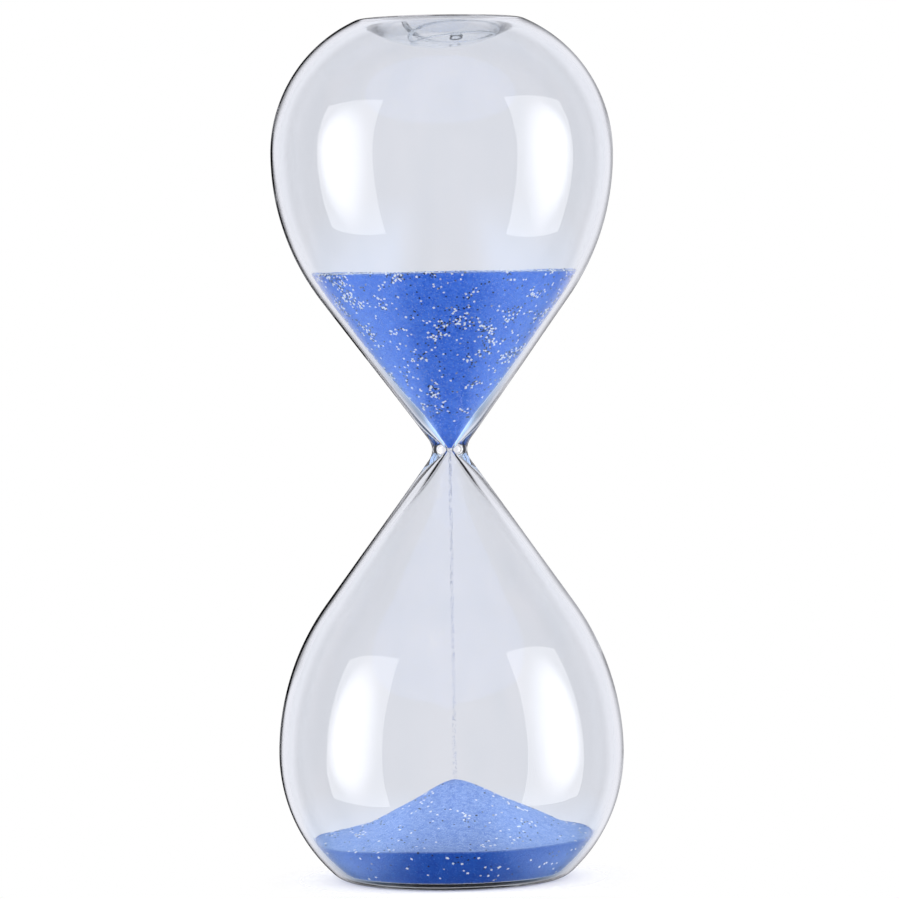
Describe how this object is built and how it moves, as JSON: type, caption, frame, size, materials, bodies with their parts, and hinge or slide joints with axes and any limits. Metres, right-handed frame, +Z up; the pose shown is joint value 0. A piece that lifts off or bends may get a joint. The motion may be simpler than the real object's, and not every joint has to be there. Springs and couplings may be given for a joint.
{
  "type": "hourglass",
  "caption": "Frameless blown-glass hourglass: clear bulbs with dished ends, welded at a narrow neck, holding fine sand that runs in a thin stream onto a heap.",
  "frame": {"origin": "middle of the ring that the lower bulb stands on, in the plane of the table", "axes": "+Z up along the glass's axis through the throat; +X to the right; +Y away from the viewer; the filling seal in the upper end lies towards +X"},
  "size_m": [0.0802, 0.0802, 0.2],
  "materials": {
    "clear_glass": "polished",
    "seal_glass": "polished",
    "dyed_sand": "matte"
  },
  "bodies": {
    "glass": {"upper_bulb": "clear_glass", "lower_bulb": "clear_glass", "neck": "clear_glass", "fill_plug": "seal_glass", "falling_sand": "dyed_sand"},
    "upper_charge": {"upper_sand": "dyed_sand"},
    "lower_charge": {"lower_sand": "dyed_sand"}
  },
  "joints": [
    {"name": "upper_sand_drop", "type": "slide", "parent": "glass", "child": "upper_charge", "axis": [0, 0, 1], "range_m": [0, 0.0465]},
    {"name": "lower_sand_drop", "type": "slide", "parent": "glass", "child": "lower_charge", "axis": [0, 0, 1], "range_m": [0, 0.0425], "deforming": ["falling_sand"]}
  ]
}
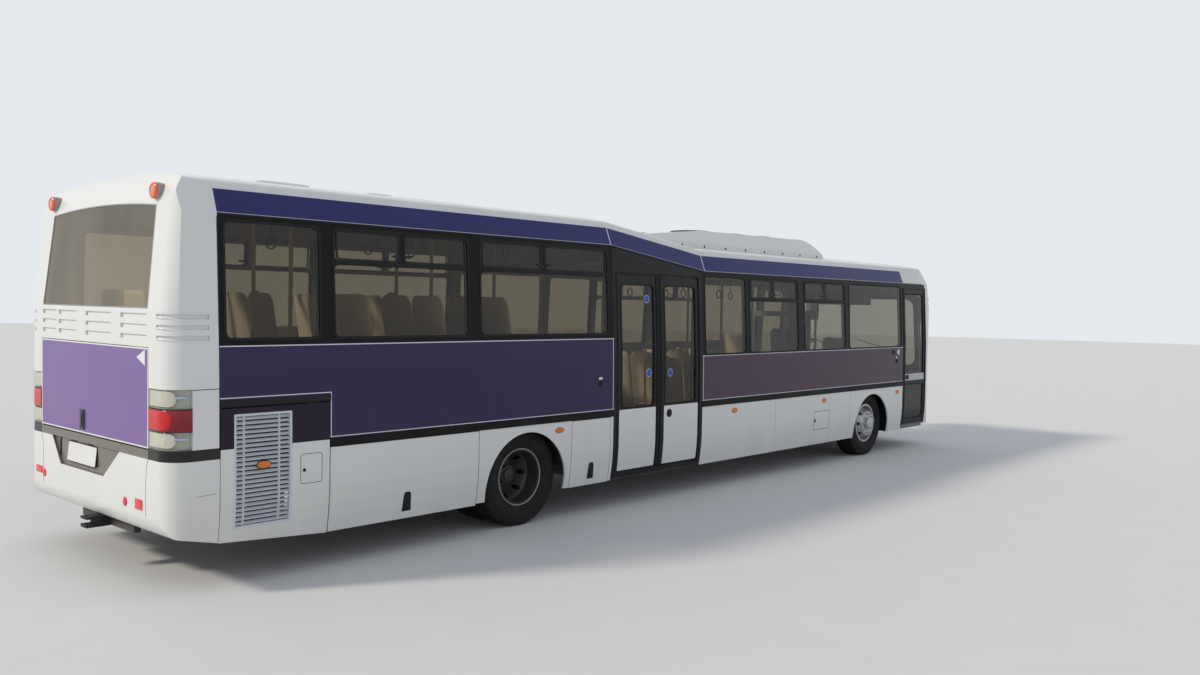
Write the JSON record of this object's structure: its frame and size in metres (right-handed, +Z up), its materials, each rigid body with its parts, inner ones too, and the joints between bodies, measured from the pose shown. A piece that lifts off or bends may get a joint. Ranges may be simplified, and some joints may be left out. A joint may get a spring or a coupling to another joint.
{
  "type": "low-entry city bus",
  "caption": "Single-deck low-entry city bus with a raised rear saloon, a stepped roof, a middle door and a front door on the right, steered front wheels and twin rear wheels.",
  "frame": {"origin": "on the road, in the middle of the bus's length and width, mirrors and towing jaw included", "axes": "+X forward, +Y to the left, +Z up"},
  "size_m": [12.19, 2.55, 3.002],
  "materials": {
    "body_white": "gloss",
    "side_colour": "gloss film",
    "lid_colour": "gloss film",
    "black_frame": "satin",
    "tinted_glass": "tinted",
    "tyre_rubber": "matt",
    "rim_steel": "satin",
    "chassis_paint": "matt",
    "floor_covering": "matt",
    "engine_iron": "matt",
    "radiator_alloy": "matt",
    "grille_alloy": "gloss",
    "tank_plastic": "matt",
    "seat_cover": "woven",
    "grey_trim": "grained",
    "black_plastic": "satin",
    "yellow_rail": "gloss",
    "lamp_red": "clear",
    "lamp_clear": "clear",
    "lamp_amber": "clear",
    "seat_shell": "moulded",
    "rubber_black": "matt",
    "sign_blue": "printed",
    "mirror_silver": "polished"
  },
  "bodies": {
    "root": {"chassis_frame": "chassis_paint", "dashboard": "grey_trim", "door_portal": "black_frame", "driver_partition": "grey_trim", "driver_seat": "seat_cover", "engine_block": "engine_iron", "floor_low": "floor_covering", "floor_raised": "floor_covering", "front_axle": "chassis_paint", "front_bumper": "body_white", "front_wall": "body_white", "fuel_tank": "tank_plastic", "handrails": "yellow_rail", "headlamps": "lamp_clear", "marker_lamps": "lamp_amber", "mirrors": "black_plastic", "passenger_seats": "seat_shell", "radiator": "radiator_alloy", "rear_axle": "chassis_paint", "rear_bumper": "body_white", "rear_lamps": "lamp_red", "rear_wall": "body_white", "rear_window": "tinted_glass", "roof_front": "body_white", "roof_hatches": "body_white", "roof_rear": "body_white", "roof_step": "body_white", "roof_unit": "body_white", "seat_stands": "grey_trim", "side_glass": "tinted_glass", "skirts": "body_white", "tow_couplings": "chassis_paint", "wall_left": "side_colour", "wall_right_front": "side_colour", "wall_right_rear": "side_colour", "wheelhouses": "chassis_paint", "windscreen": "tinted_glass"},
    "knuckle_left": {"knuckle_left": "chassis_paint"},
    "knuckle_right": {"knuckle_right": "chassis_paint"},
    "tie_rod": {"tie_rod": "chassis_paint"},
    "wheel_front_left": {"front_tyre_left": "tyre_rubber", "front_rim_left": "rim_steel"},
    "wheel_front_right": {"front_tyre_right": "tyre_rubber", "front_rim_right": "rim_steel"},
    "wheels_rear_left": {"rear_tyres_left": "tyre_rubber", "rear_rims_left": "rim_steel"},
    "wheels_rear_right": {"rear_tyres_right": "tyre_rubber", "rear_rims_right": "rim_steel"},
    "steering_wheel": {"steering_wheel": "black_plastic"},
    "front_door": {"front_door": "black_frame", "front_door_glass": "tinted_glass"},
    "middle_door_rear": {"middle_door_rear": "black_frame", "middle_door_rear_glass": "tinted_glass"},
    "middle_door_front": {"middle_door_front": "black_frame", "middle_door_front_glass": "tinted_glass"},
    "engine_lid": {"engine_lid": "lid_colour"},
    "engine_flap": {"engine_flap": "body_white", "louvre_grille": "grille_alloy"},
    "battery_flap": {"battery_flap": "body_white"},
    "service_flap": {"service_flap": "body_white"}
  },
  "joints": [
    {"name": "steer_left", "type": "hinge", "parent": "root", "child": "knuckle_left", "pos_m": [3.905, 0.87, 0.4475], "axis": [0, 0, 1], "range_deg": [-45, 45]},
    {"name": "steer_right", "type": "hinge", "parent": "root", "child": "knuckle_right", "pos_m": [3.905, -0.87, 0.4475], "axis": [0, 0, 1], "range_deg": [-45, 45]},
    {"name": "tie_rod_swivel", "type": "hinge", "parent": "knuckle_left", "child": "tie_rod", "pos_m": [3.705, 0.87, 0.245], "axis": [0, 0, 1], "range_deg": [-45, 45]},
    {"name": "roll_front_left", "type": "hinge", "parent": "knuckle_left", "child": "wheel_front_left", "pos_m": [3.905, 1.04, 0.4475], "axis": [0, 1, 0], "continuous": true},
    {"name": "roll_front_right", "type": "hinge", "parent": "knuckle_right", "child": "wheel_front_right", "pos_m": [3.905, -1.04, 0.4475], "axis": [0, 1, 0], "continuous": true},
    {"name": "roll_rear_left", "type": "hinge", "parent": "root", "child": "wheels_rear_left", "pos_m": [-2.725, 0.885, 0.4475], "axis": [0, 1, 0], "continuous": true},
    {"name": "roll_rear_right", "type": "hinge", "parent": "root", "child": "wheels_rear_right", "pos_m": [-2.725, -0.885, 0.4475], "axis": [0, 1, 0], "continuous": true},
    {"name": "steering_wheel_turn", "type": "hinge", "parent": "root", "child": "steering_wheel", "pos_m": [5.195, 0.64, 1.4], "axis": [-0.5736, 0, 0.8192], "range_deg": [-720, 720]},
    {"name": "front_door_swing", "type": "hinge", "parent": "root", "child": "front_door", "pos_m": [4.87, -1.18, 1.35], "axis": [0, 0, 1], "range_deg": [0, 88]},
    {"name": "middle_door_rear_swing", "type": "hinge", "parent": "root", "child": "middle_door_rear", "pos_m": [-1.465, -1.18, 1.35], "axis": [0, 0, 1], "range_deg": [0, 88]},
    {"name": "middle_door_front_swing", "type": "hinge", "parent": "root", "child": "middle_door_front", "pos_m": [-0.175, -1.18, 1.35], "axis": [0, 0, -1], "range_deg": [0, 88]},
    {"name": "engine_lid_lift", "type": "hinge", "parent": "root", "child": "engine_lid", "pos_m": [-6.045, 0, 1.684], "axis": [0, 1, 0], "range_deg": [0, 75]},
    {"name": "engine_flap_lift", "type": "hinge", "parent": "root", "child": "engine_flap", "pos_m": [-5.245, -1.266, 1.268], "axis": [-1, 0, 0], "range_deg": [0, 80]},
    {"name": "battery_flap_lift", "type": "hinge", "parent": "root", "child": "battery_flap", "pos_m": [-4.061, -1.269, 0.924], "axis": [-1, 0, 0], "range_deg": [0, 85]},
    {"name": "service_flap_lift", "type": "hinge", "parent": "root", "child": "service_flap", "pos_m": [-1.881, -1.269, 0.924], "axis": [-1, 0, 0], "range_deg": [0, 85]}
  ],
  "couplings": [
    {"joint": "steer_right", "follows": "steer_left", "ratio": 1},
    {"joint": "tie_rod_swivel", "follows": "steer_left", "ratio": -1},
    {"joint": "steering_wheel_turn", "follows": "steer_left", "ratio": 16}
  ]
}
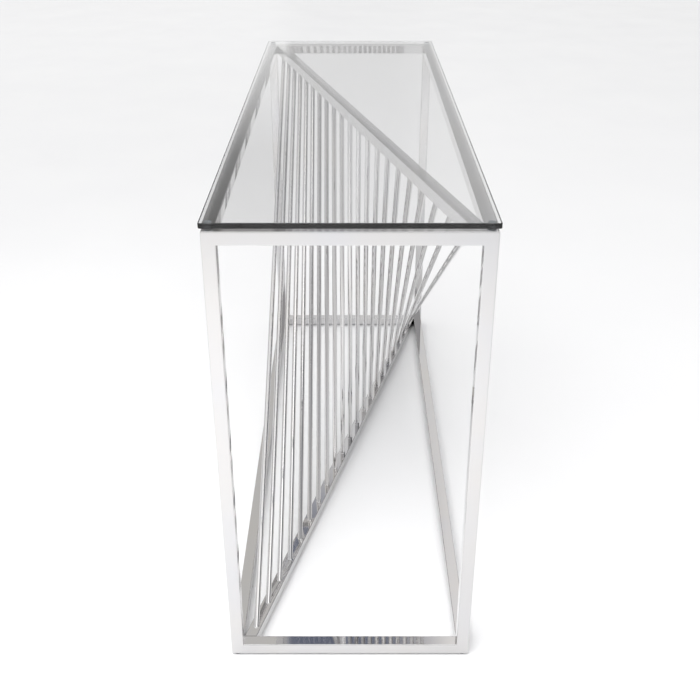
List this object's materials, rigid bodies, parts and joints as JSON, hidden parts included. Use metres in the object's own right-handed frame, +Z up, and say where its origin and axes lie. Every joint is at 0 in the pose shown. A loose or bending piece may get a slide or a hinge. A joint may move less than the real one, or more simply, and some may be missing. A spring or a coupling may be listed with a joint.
{
  "type": "console table",
  "caption": "Long narrow console table: polished square-tube box frame, leaning round rods between crossed diagonal bars, and a clear glass top.",
  "frame": {"origin": "on the floor, under the middle of the table", "axes": "+X along the table's length to its right, +Y from its front to its back, +Z up"},
  "size_m": [1.2, 0.4, 0.78],
  "materials": {
    "polished_tube": "mirror-polished stainless steel",
    "polished_rod": "polished stainless steel, drawn tube",
    "clear_glass": "clear toughened glass, ground and polished edges",
    "clear_silicone": "clear moulded silicone",
    "grey_nylon": "moulded nylon"
  },
  "bodies": {
    "frame": {"bottom_diagonal_bar": "polished_tube", "bottom_rail_back": "polished_tube", "bottom_rail_front": "polished_tube", "bottom_rail_left": "polished_tube", "bottom_rail_right": "polished_tube", "bumper_back_left": "clear_silicone", "bumper_back_right": "clear_silicone", "bumper_front_left": "clear_silicone", "bumper_front_right": "clear_silicone", "glide_back_left": "grey_nylon", "glide_back_right": "grey_nylon", "glide_front_left": "grey_nylon", "glide_front_right": "grey_nylon", "leg_back_left": "polished_tube", "leg_back_right": "polished_tube", "leg_front_left": "polished_tube", "leg_front_right": "polished_tube", "rod_01": "polished_rod", "rod_02": "polished_rod", "rod_03": "polished_rod", "rod_04": "polished_rod", "rod_05": "polished_rod", "rod_06": "polished_rod", "rod_07": "polished_rod", "rod_08": "polished_rod", "rod_09": "polished_rod", "rod_10": "polished_rod", "rod_11": "polished_rod", "rod_12": "polished_rod", "rod_13": "polished_rod", "rod_14": "polished_rod", "rod_15": "polished_rod", "rod_16": "polished_rod", "rod_17": "polished_rod", "rod_18": "polished_rod", "rod_19": "polished_rod", "rod_20": "polished_rod", "rod_21": "polished_rod", "top_diagonal_bar": "polished_tube", "top_rail_back": "polished_tube", "top_rail_front": "polished_tube", "top_rail_left": "polished_tube", "top_rail_right": "polished_tube"},
    "glass": {"glass_top": "clear_glass"}
  },
  "joints": [
    {"name": "glass_lift", "type": "slide", "parent": "frame", "child": "glass", "axis": [0, 0, 1], "range_m": [0, 0.15]}
  ]
}
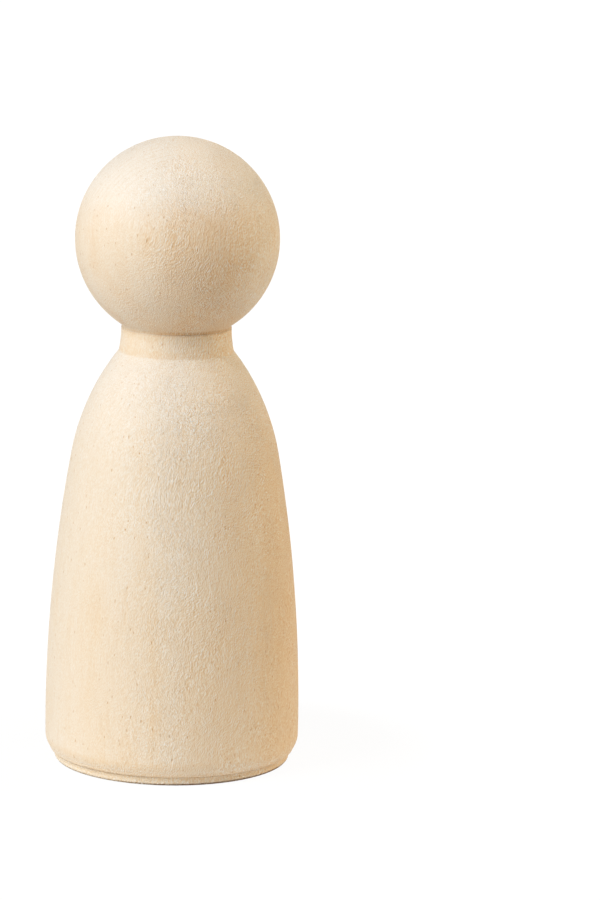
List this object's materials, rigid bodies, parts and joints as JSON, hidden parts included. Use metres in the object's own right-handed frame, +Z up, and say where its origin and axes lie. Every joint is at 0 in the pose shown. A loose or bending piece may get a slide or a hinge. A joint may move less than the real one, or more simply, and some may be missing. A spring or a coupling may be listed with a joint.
{
  "type": "peg doll",
  "caption": "Plain turned wooden peg doll: a ball head on a short collar over a bell-shaped body that stands on a thin foot disc.",
  "frame": {"origin": "middle of the foot disc's underside, where the doll stands", "axes": "+Z up along the turning axis, through the middle of the head; the doll is the same all the way round, and the pictured side faces -Y"},
  "size_m": [0.0364, 0.0364, 0.0898],
  "materials": {
    "head_wood": "raw pale close-grained wood, sanded, unvarnished",
    "dowel_wood": "raw hardwood dowel pin, fluted",
    "body_wood": "raw pale close-grained wood, sanded, unvarnished",
    "foot_wood": "raw pale wood with a rougher, granular edge"
  },
  "bodies": {
    "root": {"head": "head_wood", "neck_dowel": "dowel_wood", "body": "body_wood", "foot_disc": "foot_wood"}
  },
  "joints": []
}
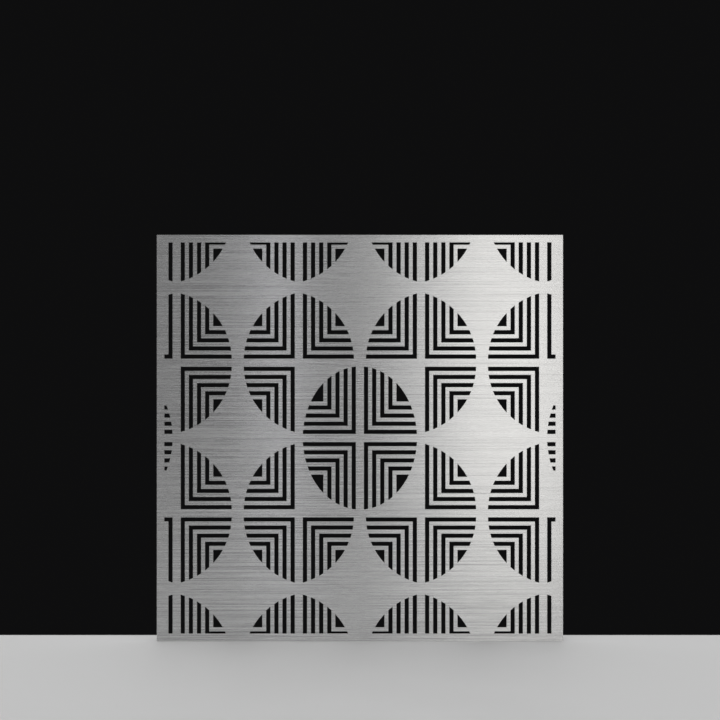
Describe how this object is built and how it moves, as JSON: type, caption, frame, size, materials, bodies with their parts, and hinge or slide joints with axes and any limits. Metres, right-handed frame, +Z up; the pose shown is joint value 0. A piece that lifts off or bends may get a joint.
------------------------------------------------------------
List the lines that contain the word "origin".

  "frame": {"origin": "middle of the ring that the lower bulb stands on, in the plane of the table", "axes": "+Z up along the glass's axis through the throat; +X to the right; +Y away from the viewer; the filling seal in the upper end lies towards +X"},
  "frame": {"origin": "on the road, in the middle of the bus's length and width, mirrors and towing jaw included", "axes": "+X forward, +Y to the left, +Z up"},
List this object's materials, rigid bodies, parts and joints as JSON, hidden parts included. Use metres in the object's own right-handed frame, +Z up, and say where its origin and axes lie. Every joint is at 0 in the pose shown. A loose or bending piece may get a slide or a hinge. A joint may move less than the real one, or more simply, and some may be missing. A spring or a coupling may be listed with a joint.
  "frame": {"origin": "on the floor, under the middle of the table", "axes": "+X along the table's length to its right, +Y from its front to its back, +Z up"},
List this object's materials, rigid bodies, parts and joints as JSON, hidden parts included. Use metres in the object's own right-handed frame, +Z up, and say where its origin and axes lie. Every joint is at 0 in the pose shown. A loose or bending piece may get a slide or a hinge. A joint may move less than the real one, or more simply, and some may be missing. A spring or a coupling may be listed with a joint.
  "frame": {"origin": "middle of the foot disc's underside, where the doll stands", "axes": "+Z up along the turning axis, through the middle of the head; the doll is the same all the way round, and the pictured side faces -Y"},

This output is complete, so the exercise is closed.